Bob Thomas kicked a 28-yard field goal with nine seconds remaining in overtime today to put the Chicago Bears in the playoffs as the NFC's wild-card team.
His kick, which gave the Bears a 12-9 victory over the New York Giants, also brought an end to the Washington Redskins' season.
The Bears, Minnesota vikings and Redskins finished the regular season with 9-5 records. The Vikings won the Central Division championship over the Bears because they outscored Chicago by three points in their two meetings. The Bears get the wild-card berth over the Redskins because of their superior point differential in games within their conference.
The Bears will play the Cowboys next Monday in Dallas in the first round of the playoffs. It is the first time since 1963, when they won the NFL championship, that the Bears have been in the playoffs. And, oh, did they earn it.
The game was played in a freezing rain that left Giants Stadium's artificial surface covered with a thin sheet of ice, making the footing treacherous.
That didn't cut down on the thrills, as the Bears just kept plugging away until they got what they wanted.
"Sixty minutes is too much, but 75 minutes of football . . . oh God," Chicago's Walter Payton said.

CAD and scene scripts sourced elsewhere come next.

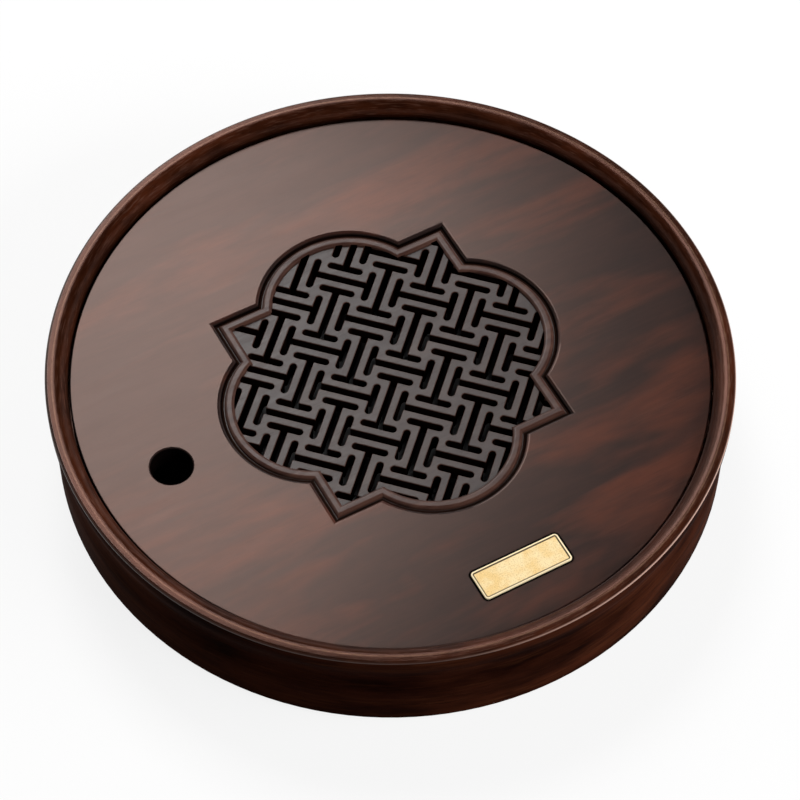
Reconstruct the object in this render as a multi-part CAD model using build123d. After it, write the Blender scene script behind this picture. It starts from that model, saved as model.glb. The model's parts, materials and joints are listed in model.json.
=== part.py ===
from build123d import *
import os
from math import ceil, hypot

# Round tea tray: a drum with a lift-out carved panel over a lift-out water liner.
# Millimetres. The origin is the middle of the underside, on the table. +Z is up, -Y is the
# front, where the plaque is, and the finger hole is on the left, at -X.

# Drum: turned wall and rim
drum_radius = 163.7           # outside of the wall, from its foot to the belly
neck_draw = 0.9               # how far the seam of wall and rim lies inside that
rim_swell = 1.7               # how far the widest part of the rim stands outside it
drum_height = 57.0            # foot of the wall to the land on top of the rim
rim_height = 20.0             # seam to the land
belly_height = 21.0           # foot of the wall to where it starts to draw in
bulge_drop = 3.8              # land down to the widest part of the rim
foot_round = 2.0              # rounded lower edge of the wall
edge_round = 1.4              # rounded outer edge of the land
spigot_lap = 7.0              # how far the wall's upper end is cut back for the rim's spigot
joint_fit = 0.15              # glue room round a spigot or a board in its rebate

# Rim, inside
land_width = 3.5              # top of the rim, from its outer side to its rounded inner side
well_depth = 7.5              # land down to the top of the panel
inner_round = 7.0             # rounded inner side of the rim
ledge_width = 6.9             # ledge that carries the panel, from the foot of that round
ledge_lip = 2.0               # how far the ledge stands inside the wall's bore
ledge_thickness = 6.0

# Panel
panel_gap = 0.6               # play between the panel's edge and the rim
panel_thickness = 12.0
panel_round = 0.9             # softened top edge
panel_chamfer = 0.6           # lower edge
finger_hole_radius = 10.2
finger_hole_inset = 37.0      # panel's edge to the middle of the hole
finger_hole_round = 0.7

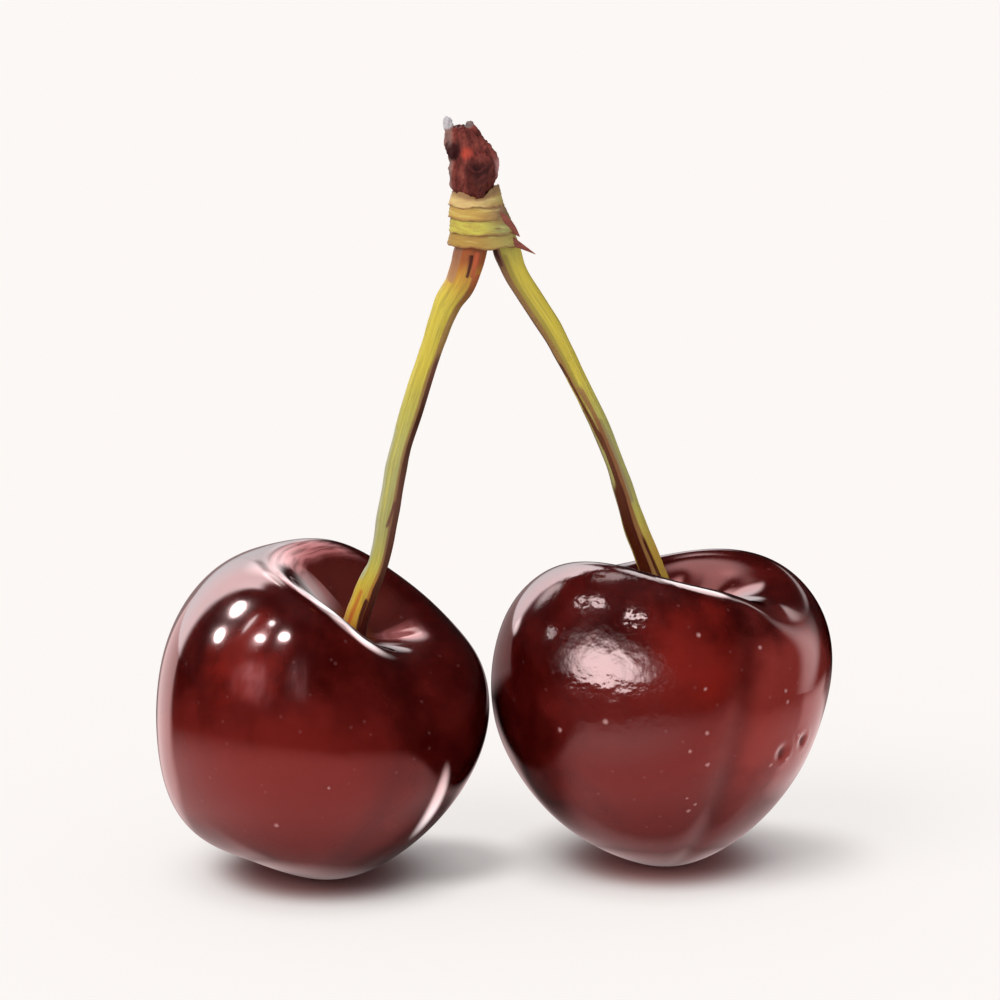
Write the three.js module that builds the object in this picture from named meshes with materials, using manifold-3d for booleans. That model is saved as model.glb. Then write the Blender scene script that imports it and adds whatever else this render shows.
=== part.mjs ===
// A pair of ripe sweet cherries on their stalks, still joined at the top by the woody
// tip of the fruiting spur and the bud scales round it. Millimetres, +Z up.
// The origin is on the ground, under the middle of the pair.

import * as THREE from 'three';
import { mergeVertices } from 'three/addons/utils/BufferGeometryUtils.js';
import Module from 'manifold-3d';

// ---------- driving dimensions ----------

const FOOT_PRESS = 0.35;        // how far each fruit flattens where it rests
const GAP = 0.3;                // clearance kept between neighbouring pieces

// A fruit is a drop with a stalk cavity at its top and a suture down one side.
// Angles are in degrees; spreads and positions on the shoulder are fractions of the radius.
// A swell is [azimuth from the suture, angle from the stalk end, height fraction, spread].
const LEFT_FRUIT = {
  centre: [-14.1, -1.3],
  sutureRadius: 13.4,
  cheekRadius: 12.93,
  shoulderHeight: 13.8,
  tipHeight: 14.2,
  shoulderTaper: 0.132,
  cavityDepth: 7.0,
  cavityWidth: 0.446,
  rimPlace: 0.62,
  rimWidth: 0.26,
  saddle: 0.93,
  saddleFacing: -2,
  lipDrop: 0.84,
  lipSpread: 45,
  sutureDepth: 0.12,
  sutureSpread: 11.5,
  sutureTwist: 0,
  sutureFacing: -62,
  lean: 24,
  leanToward: -24,
  swells: [
    [175, 25, 0.149, 20],
    [95, 35, -0.109, 22],
    [-30, 155, -0.07, 28],
    [30, 135, 0.029, 25],
    [-95, 140, 0.059, 25],
    [-50, 24, 0.162, 21],
  ],
};
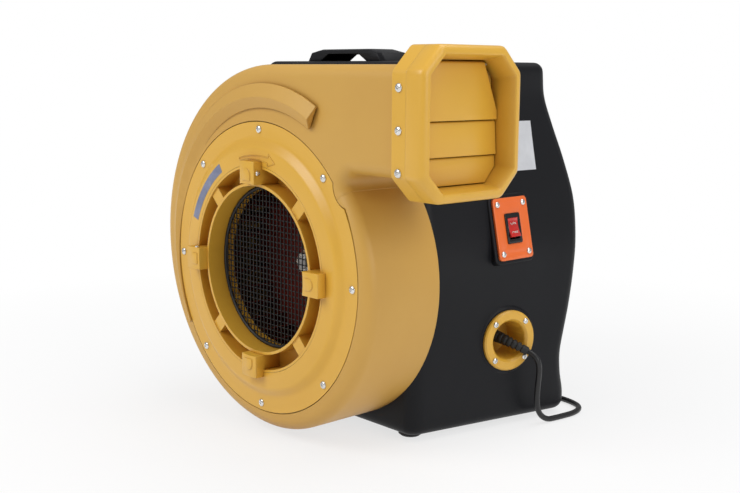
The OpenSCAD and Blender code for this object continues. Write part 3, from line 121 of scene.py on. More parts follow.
def mixColour(tree, share, a, b):
    return addNode(tree, "ShaderNodeMix", {0: share, 6: a, 7: b}, data_type="RGBA").outputs[2]


number, colour, vector = "NodeSocketFloat", "NodeSocketColor", "NodeSocketVector"


def makeMouldedGroup():
    group, into, out = newGroup("mouldedSurface", [
        ("Colour", colour, (0.5, 0.5, 0.5, 1)), ("Shade", colour, (0.2, 0.2, 0.2, 1)),
        ("Edge Colour", colour, (0.8, 0.8, 0.8, 1)), ("Edge Amount", number, 0.3),
        ("Edge Radius", number, 0.0015), ("Mottle Scale", number, 9), ("Mottle Amount", number, 0.3),
        ("Recess Amount", number, 0.5), ("Grain Scale", number, 1400), ("Grain Depth", number, 0.00004),
        ("Roughness", number, 0.45), ("Roughness Spread", number, 0.1)],
        [("Colour", colour), ("Roughness", number), ("Normal", vector)])
    here = addNode(group, "ShaderNodeTexCoord").outputs["Object"]
    soft = addNode(group, "ShaderNodeBevel", {"Radius": into.outputs["Edge Radius"]}, samples=6).outputs[0]
    flat = addNode(group, "ShaderNodeNewGeometry").outputs["Normal"]
    # painted highlight: where the bevelled normal turns away from the true normal, along edges, the colour is
    # lifted toward the edge tone, broken up by noise
    bent = addNode(group, "ShaderNodeVectorMath", {0: soft, 1: flat},
                   operation="DOT_PRODUCT").outputs["Value"]
    broken = addNode(group, "ShaderNodeTexNoise", {"Vector": here, "Scale": 160, "Detail": 4}).outputs["Fac"]
    edge = mathNode(group, "MULTIPLY", mathNode(group, "SUBTRACT", 1, bent), 5, True)
    edge = mathNode(group, "MULTIPLY", mathNode(group, "MULTIPLY", edge, broken), into.outputs["Edge Amount"])
    cloud = addNode(group, "ShaderNodeTexNoise", {
        "Vector": here, "Scale": into.outputs["Mottle Scale"], "Detail": 5, "Roughness": 0.6}).outputs["Fac"]
    cloud = addNode(group, "ShaderNodeMapRange", {0: cloud, 1: 0.32, 2: 0.7}).outputs[0]
    # painted shade: where the AO node finds the surface closed in, the colour is mixed toward the Shade tone
    open_ = addNode(group, "ShaderNodeAmbientOcclusion", {"Distance": 0.035}, samples=6).outputs["AO"]
    recess = mathNode(group, "MULTIPLY", mathNode(group, "SUBTRACT", 1, open_),
                      into.outputs["Recess Amount"], True)
    mottle = mathNode(group, "MULTIPLY", cloud, into.outputs["Mottle Amount"])
    shade = mathNode(group, "MAXIMUM", recess, mottle)
    tone = mixColour(group, shade, into.outputs["Colour"], into.outputs["Shade"])
    # the painted edge highlight is laid over the mottled and recess-shaded tone
    group.links.new(mixColour(group, edge, tone, into.outputs["Edge Colour"]), out.inputs["Colour"])
    spread = mathNode(group, "MULTIPLY", mathNode(group, "SUBTRACT", cloud, 0.5),
                      into.outputs["Roughness Spread"])
    group.links.new(mathNode(group, "ADD", into.outputs["Roughness"], spread, True), out.inputs["Roughness"])
    grain = addNode(group, "ShaderNodeTexNoise", {
        "Vector": here, "Scale": into.outputs["Grain Scale"], "Detail": 2, "Roughness": 0.5}).outputs["Fac"]
    bump = addNode(group, "ShaderNodeBump", {
        "Distance": into.outputs["Grain Depth"], "Height": grain, "Normal": soft})
    group.links.new(bump.outputs[0], out.inputs["Normal"])
    return group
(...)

Payton came into the game needing 199 yards to break O. J. Simpson's NFL season rushing record of 2,003.
He didn't come close. He finished with 47 yards in 15 carriers.
New York's Joe Danelo kicked a 27-yard field goal, his third of the day, with 38 seconds left in regulation to send the game into overtime tied at 9-9.
Chicago had scored what should have been the winning touchdown with six minutes left in the fourth period, but Thomas' extra-point attempt was blocked by Ernie Jones. That gave Chicago a three-point lead instead of a safer four-point advantage.
The Giants won the toss and took the ball first in the overtime session, but on their second play, free safety Doug Plank stepped in front of Bob Hammond on a short pass over the middle and intercepted Joe Pisarcik's throw. Plank returned it 12 yards to the Giants' 27.
The Bears ran three plays, keeping the ball in the middle of the field and then sent in Thomas for a 35-yard field-goal attempt.
The Giants called time-out to let Thomas think about the kick. Dan Neal's snap was low and holder Bob Avellini had trouble spotting the ball for Thomas. His kick sailed wide to the left.
Two possessions later, Avellini took the Bears on a 43-yard drive to the New York 11 with 3:14 left.
Again Thomas went in for the field goal, again New York called time-out and again Neal's snap was low. Avellini couldn't handle this one cleanly, either. He finally picked it up and threw a pass that felt incomplete.
New York couldn't move the ball on its next possession and the Bears got it back at the Giant 45-yard line with 1:22 left in the overtime following a Dave Jennings punt.
Avellini threw to tight end Greg Latta for one yard and again for 18, moving the ball to the 25 with 45 seconds to play.
Then Payton showed his worth. Avellini called a pass play designed to go to one of the wide receivers or the tight end," but I saw they were in a man defense, which meant the weak safety had to cover Walter and that's a long way for him to have to go. So I dumped the ball off to walter and let him run," Avellini said.
Payton caught the ball seven yards downfield, one step inbounds, and broke Larry Mallory's tackle to get seven more yards, moving the ball to the Giant 11.
With no time-outs left, the field goal team ran onto the field and Thomas knocked it through as time ticked away.
"If I had missed, I would have had my mail forwarded to Asia," Thomas said. "I would have been gone."
"The best thing about that last kick was that we just did it quick," Avellini said. "We didn't even think about it."
"It was a tough day to kick, a tough day to do anything," Thomas said. "It's always the kicking game that suffers most in bad weather." The weather currently didn't help Payton's game, either.
"On a field like this, there's no way a runner will get 200 yards," Bear coach Jack Pardee said.
"Walter's strong suit is his cuts," Avellini said, "but he couldn't cut at all today. You had to glide into everything."
Payton said he "didn't even think about the record. I suspected all along 200 was too many yards to get in one game and once I saw the field I just pull it out of my mind."